If I understood you correctly, you have two calibrated cameras observing a common scene, and you wish to recover their spatial arrangement. This is possible (provided you find enough image correspondences) but only up to an unknown factor on translation scale. That is, we can recover rotation (3 degrees of freedom, DOF) and only the direction of the translation (2 DOF). This is because we have no way to tell whether the projected scene is big and the cameras are far, or the scene is small and cameras are near. In the literature, the 5 DOF arrangement is termed relative pose or relative orientation (Google is your friend).
If your measurements are accurate and in general position, 6 point correspondences may be enough for recovering a unique solution. A relatively recent algorithm does exactly that.

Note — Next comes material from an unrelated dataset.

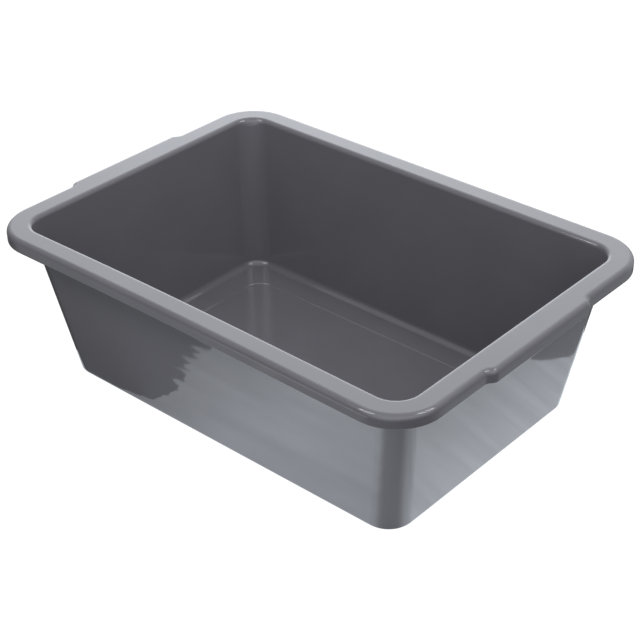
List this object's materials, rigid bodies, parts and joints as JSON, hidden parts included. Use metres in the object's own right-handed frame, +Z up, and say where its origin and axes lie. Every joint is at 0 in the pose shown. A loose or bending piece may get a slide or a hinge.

Nister, D., "An efficient solution to the five-point relative pose problem," Pattern Analysis and Machine Intelligence, IEEE Transactions on , vol.26, no.6, pp.756,770, June 2004
doi: 10.1109/TPAMI.2004.17
Update:
Use a structure from motion/bundle adjustment package like Bundler to solve simultaneously for the 3D location of the scene and relative camera parameters.
Any such package requires several inputs:
camera calibrations that you have.
2D pixel locations of points of interest in cameras (use a interest point detection like Harris, DoG (first part of SIFT)).
Correspondences between points of interest from each camera (use a descriptor like SIFT, SURF, SSD, etc. to do the matching).
Note that the solution is up to a certain scale ambiguity. You'll thus need to supply a distance measurement either between the cameras or between a pair of objects in the scene.
Original answer (applies primarily to uncalibrated cameras as the comments kindly point out):
This camera calibration toolbox from Caltech contains the ability to solve and visualize both the intrinsics (lens parameters, etc.) and extrinsics (how the camera positions when each photo is taken). The latter is what you're interested in.
The Hartley and Zisserman blue book is also a great reference. In particular, you may want to look at the chapter on epipolar lines and fundamental matrix which is free online at the link.